Easy, right? Just lay down some framework code and then just shut up and figure out how to draw the rest of the owl.

Using this method, we won’t find out that we have no clue how to draw an owl until our customer is expecting delivery of the owl drawing. Using a more agile development methodology, we’d find out as soon as we tried to stick the ears on the circles that we are lacking expertise in owl drawing. We could then readjust our course to either revisit the design to see if we really need an owl at all or hire a primo owl drawer to help us out.

What does this have to do with fences?

Maybe not a lot. But all multi-step complex tasks can benefit from simplicity. And a very reliable way to create simplicity is to be agile and develop small bits of deliverable functionality at each step.

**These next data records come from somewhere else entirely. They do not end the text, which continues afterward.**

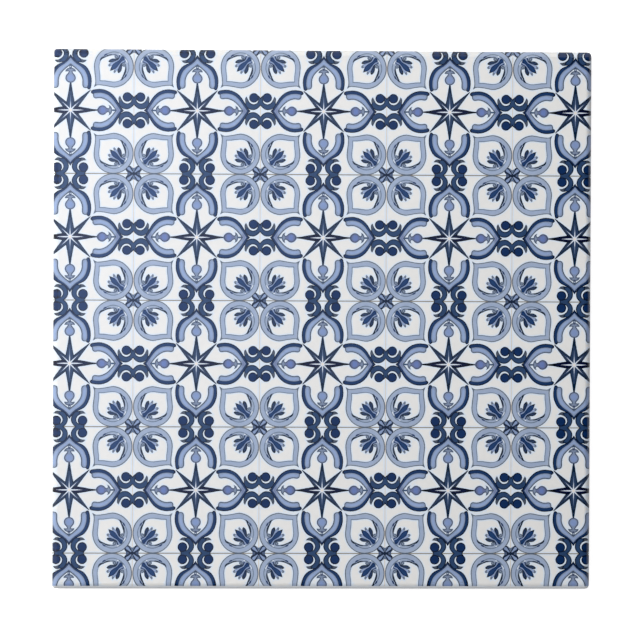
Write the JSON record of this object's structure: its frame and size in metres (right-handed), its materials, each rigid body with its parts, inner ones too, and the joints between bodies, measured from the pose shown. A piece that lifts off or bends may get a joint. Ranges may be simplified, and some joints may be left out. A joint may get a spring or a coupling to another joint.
{
  "type": "glazed ceramic wall tile",
  "caption": "Square glazed ceramic wall tile with rolled edges, a ribbed back and a blue and white ornamental repeat under a glossy glaze.",
  "frame": {"origin": "centre of the tile's back, in the plane of its ribs and border, which it lies on", "axes": "+Z out of the glazed face, +Y towards the top of the face's pattern, +X to the pattern's right"},
  "size_m": [0.108, 0.108, 0.006],
  "materials": {
    "tile": "gloss"
  },
  "bodies": {
    "root": {"tile": "tile"}
  },
  "joints": []
}
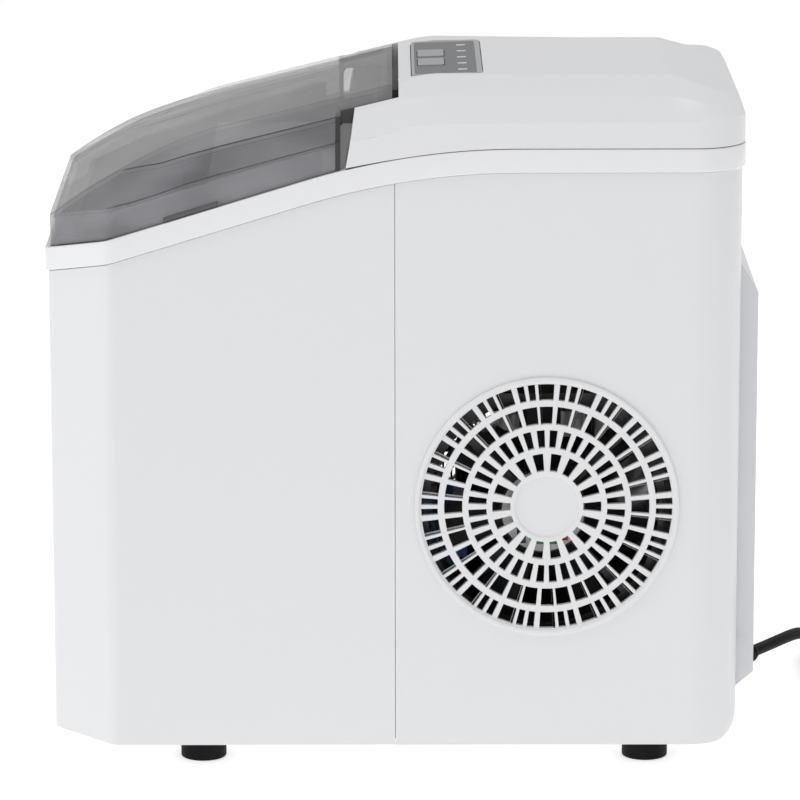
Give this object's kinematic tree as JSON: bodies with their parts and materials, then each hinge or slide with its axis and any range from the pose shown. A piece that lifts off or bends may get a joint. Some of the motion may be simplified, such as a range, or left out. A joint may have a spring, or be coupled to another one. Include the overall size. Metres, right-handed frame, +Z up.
{
  "type": "countertop ice maker",
  "caption": "Boxy white countertop ice maker with a sloped smoked lid, a top control panel, round side grilles, a rear bump and a coiled mains lead.",
  "frame": {"origin": "centre of the footprint at the underside of the feet, without the mains lead", "axes": "+Z up, +Y towards the rear wall, +X towards the fan grille; the lid opens from the front, -Y"},
  "size_m": [0.2452, 0.483, 0.343],
  "materials": {
    "aluminium": "rolled aluminium fins",
    "black_paint": "black enamel",
    "black_plastic": "matt black plastic",
    "board_green": "solder-masked circuit board",
    "button_grey": "satin light grey foil",
    "casing": "satin moulded white plastic",
    "coil_tape": "wound coil with yellow tape",
    "copper": "drawn copper",
    "cord_rubber": "satin black flexible sheath",
    "foam": "rigid expanded foam",
    "hose_clear": "milky flexible hose",
    "light_bar": "translucent light guide",
    "liner_grey": "satin grey plastic",
    "nickel": "nickel plated copper",
    "panel": "printed grey foil, satin",
    "paper": "plain round sticker",
    "rubber": "matt black rubber",
    "smoke": "transparent smoked plastic, glossy",
    "steel": "zinc plated steel",
    "valve_blue": "blue coil cover",
    "white_plastic": "satin white plastic"
  },
  "bodies": {
    "housing": {"front_shell": "casing", "rear_shell": "casing", "base_pan": "white_plastic", "feet": "rubber", "foot_screws": "steel", "trim_band": "casing", "top_cover": "casing", "lid_hinge_pins": "steel", "control_panel": "panel", "indicator_lights": "light_bar", "display_board": "board_green", "right_grille": "casing", "left_grille": "casing", "ice_chamber_liner": "liner_grey", "insulation_foam": "foam", "bulkhead": "steel", "evaporator_fingers": "nickel", "evaporator_tube": "nickel", "evaporator_bracket": "white_plastic", "tray_motor": "steel", "ice_full_sensors": "black_plastic", "water_pump": "black_plastic", "pump_hose": "hose_clear", "float_stem": "white_plastic", "compressor": "black_paint", "compressor_terminal_cover": "black_plastic", "compressor_grommets": "rubber", "compressor_bolts": "steel", "condenser_core": "aluminium", "condenser_tubes": "copper", "fan_shroud": "black_plastic", "fan_motor": "black_plastic", "fan_label": "paper", "filter_drier": "copper", "capillary_tube": "copper", "hot_gas_valve": "valve_blue", "refrigerant_lines": "copper", "board_bracket": "steel", "main_board": "board_green", "transformer": "coil_tape", "rear_screws": "steel", "power_cord": "cord_rubber", "cord_coil": "cord_rubber", "cord_tie": "rubber", "cord_gland": "cord_rubber", "power_plug": "cord_rubber"},
    "lid": {"lid": "smoke"},
    "power_key": {"power_button": "button_grey"},
    "select_key": {"select_button": "button_grey"},
    "tray": {"water_tray": "white_plastic", "tray_shaft": "steel"},
    "pusher": {"ice_pusher": "white_plastic"},
    "fan": {"fan_rotor": "black_plastic"},
    "float": {"float_ring": "white_plastic"},
    "basket": {"ice_basket": "white_plastic"},
    "drain": {"drain_plug": "rubber"}
  },
  "joints": [
    {"name": "lid_hinge", "type": "hinge", "parent": "housing", "child": "lid", "pos_m": [0, -0.014, 0.3265], "axis": [-1, 0, 0], "range_deg": [0, 88]},
    {"name": "power_press", "type": "slide", "parent": "housing", "child": "power_key", "axis": [0, -0.0349, 0.9994], "range_m": [-0.0008, 0], "stiffness_N_per_m": 800},
    {"name": "select_press", "type": "slide", "parent": "housing", "child": "select_key", "axis": [0, -0.0349, 0.9994], "range_m": [-0.0008, 0], "stiffness_N_per_m": 800},
    {"name": "tray_tilt", "type": "hinge", "parent": "housing", "child": "tray", "pos_m": [0, -0.058, 0.262], "axis": [1, 0, 0], "range_deg": [0, 90]},
    {"name": "pusher_slide", "type": "slide", "parent": "housing", "child": "pusher", "axis": [0, -1, 0], "range_m": [0, 0.014]},
    {"name": "fan_spin", "type": "hinge", "parent": "housing", "child": "fan", "pos_m": [0.1, 0.0683, 0.1313], "axis": [1, 0, 0], "continuous": true},
    {"name": "float_slide", "type": "slide", "parent": "housing", "child": "float", "axis": [0, 0, 1], "range_m": [0, 0.022]},
    {"name": "basket_lift", "type": "slide", "parent": "housing", "child": "basket", "axis": [0, 0, 1], "range_m": [0, 0.02]},
    {"name": "drain_turn", "type": "hinge", "parent": "housing", "child": "drain", "pos_m": [0, -0.12, 0.009], "axis": [0, 0, 1], "range_deg": [0, 90]}
  ],
  "couplings": [
    {"joint": "pusher_slide", "follows": "tray_tilt", "m_per_rad": 0.008913}
  ]
}
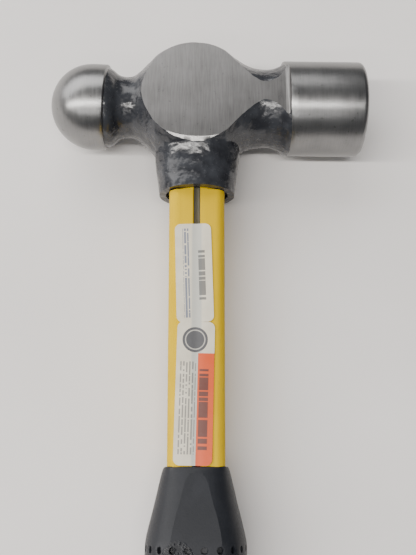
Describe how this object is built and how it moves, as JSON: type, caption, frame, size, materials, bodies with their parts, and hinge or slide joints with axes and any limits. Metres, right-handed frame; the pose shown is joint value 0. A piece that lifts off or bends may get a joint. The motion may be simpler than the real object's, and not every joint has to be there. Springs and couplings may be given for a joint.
{
  "type": "ball peen hammer",
  "caption": "Ball peen hammer with a forged steel head, a glass-fibre handle with a dark core stripe, and a textured rubber grip.",
  "frame": {"origin": "under the middle of the hammer's bounding box, on the surface that it lies on", "axes": "+X along the head from the ball to the striking face, +Y along the handle towards the head, +Z out of the upper cheek"},
  "size_m": [0.1106, 0.356, 0.0333],
  "materials": {
    "head_steel": "drop-forged steel, black paint on the forged skin, ball, cheeks and poll ground bright",
    "epoxy": "cast epoxy, amber brown",
    "seal_rubber": "black rubber, matte",
    "core_composite": "dark pultruded glass-fibre composite, fine lengthwise grain",
    "yellow_composite": "yellow resin, satin gloss",
    "grip_rubber": "black rubber, matte, dimpled below the cone",
    "label_film": "off-white label, satin, with plain printed blocks and bars"
  },
  "bodies": {
    "root": {"head_forging": "head_steel", "eye_bond": "epoxy", "eye_seal_ring": "seal_rubber", "shaft_core": "core_composite", "shaft_jacket": "yellow_composite", "grip_sleeve": "grip_rubber", "upper_label": "label_film", "lower_label": "label_film"}
  },
  "joints": []
}
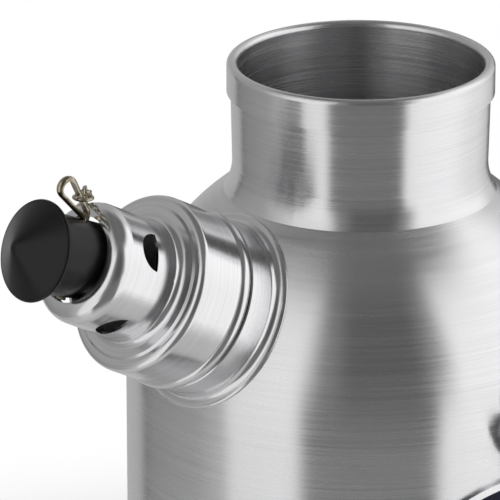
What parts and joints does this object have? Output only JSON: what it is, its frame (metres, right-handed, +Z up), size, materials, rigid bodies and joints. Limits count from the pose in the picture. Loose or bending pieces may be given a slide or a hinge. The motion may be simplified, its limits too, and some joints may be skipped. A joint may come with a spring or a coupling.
{
  "type": "storm kettle",
  "caption": "Chimney kettle with a water jacket, side spout with a whistle cap on a chain, a bail handle with a wooden grip, standing on a separate fire base.",
  "frame": {"origin": "on the kettle's axis, at the underside of the fire base", "axes": "+Z up along the chimney, -X towards the spout, -Y towards the badge, the bail folds down to +X"},
  "size_m": [0.2009, 0.158, 0.2453],
  "materials": {
    "base_pan": "brushed",
    "steel_wire": "satin",
    "body_sheet": "brushed round the axis",
    "polished_sheet": "polished",
    "silicone": "matte",
    "reeds": "satin",
    "knob": "satin",
    "small_steel": "bright",
    "lugs": "satin",
    "rivets": "satin",
    "grip_wood": "oiled",
    "badge_edge": "polished",
    "badge_field": "gloss"
  },
  "bodies": {
    "fire_base": {"fire_base_bowl": "base_pan", "base_rim_wire": "steel_wire"},
    "kettle": {"outer_shell": "body_sheet", "flue": "body_sheet", "flue_skirt": "body_sheet", "bottom_seam_ring": "body_sheet", "spout_tube": "polished_sheet", "spout_collar": "polished_sheet", "spout_backing_ring": "polished_sheet", "near_bail_lug": "lugs", "far_bail_lug": "lugs", "near_lug_rivets": "rivets", "far_lug_rivets": "rivets", "badge_frame": "badge_edge", "badge_inlay": "badge_field", "chain_tab": "small_steel", "chain_tab_rivet": "rivets", "chain_end_ring": "small_steel", "chain": "small_steel"},
    "whistle": {"whistle_cap": "polished_sheet", "whistle_seal": "silicone", "rear_reed_plate": "reeds", "reed_spacer": "reeds", "front_reed_plate": "reeds", "knob_bridge": "polished_sheet", "whistle_knob": "knob", "knob_screw": "small_steel", "knob_washer": "small_steel", "split_pin": "small_steel", "whistle_jump_ring": "small_steel"},
    "bail": {"bail_wire": "steel_wire", "grip_collars": "small_steel", "bail_washers": "small_steel"},
    "grip": {"bail_grip": "grip_wood"}
  },
  "joints": [
    {"name": "kettle_lift", "type": "slide", "parent": "fire_base", "child": "kettle", "axis": [0, 0, 1], "range_m": [0, 0.08]},
    {"name": "whistle_pull", "type": "slide", "parent": "kettle", "child": "whistle", "axis": [-0.8767, 0, 0.481], "range_m": [0, 0.03], "deforming": ["chain"]},
    {"name": "bail_swing", "type": "hinge", "parent": "kettle", "child": "bail", "pos_m": [0, 0, 0.1563], "axis": [0, -1, 0], "range_deg": [0, 172]},
    {"name": "grip_turn", "type": "hinge", "parent": "bail", "child": "grip", "pos_m": [0.0738, 0, 0.07205], "axis": [0, 1, 0], "continuous": true}
  ]
}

Removing the old fence is a good start. It’s a single step with an identifiable and usable delivery: cleared land for the new fence.

Hammering in some small 2x2 stakes along a plumb line is a good second step. It shows us that the new fenceline will be straight, and it also tells us things about the new fence, such as how many fence posts we’ll need, and how high they need to be to accommodate the slope of the ground.

Digging the holes and putting in the fence posts gets us to the point where we can confirm what we learned in step 2. We can also string a rope between the fence posts now to give us a partial fence. We have our bicycle.

Putting the cross beams and fence boards up is a major delivery because we have a working fence. There’s no gate yet, but we have most of what we need, we have our motorcycle.

Finally, the gate seals the deal and the fence is complete. Voila - the car.

While not every step in fence building has a “skateboard” deliverable attached to it, it provides ample opportunities to review frequently and adjust for the next steps if needed. At the end of each step, I learned something - I have too many fence boards and not the right type of hinges are examples of two things I learned during some of these phases. But I learned them early so by the time I needed the correct hinges, I had them so the gate went on flawlessly on time and on budget.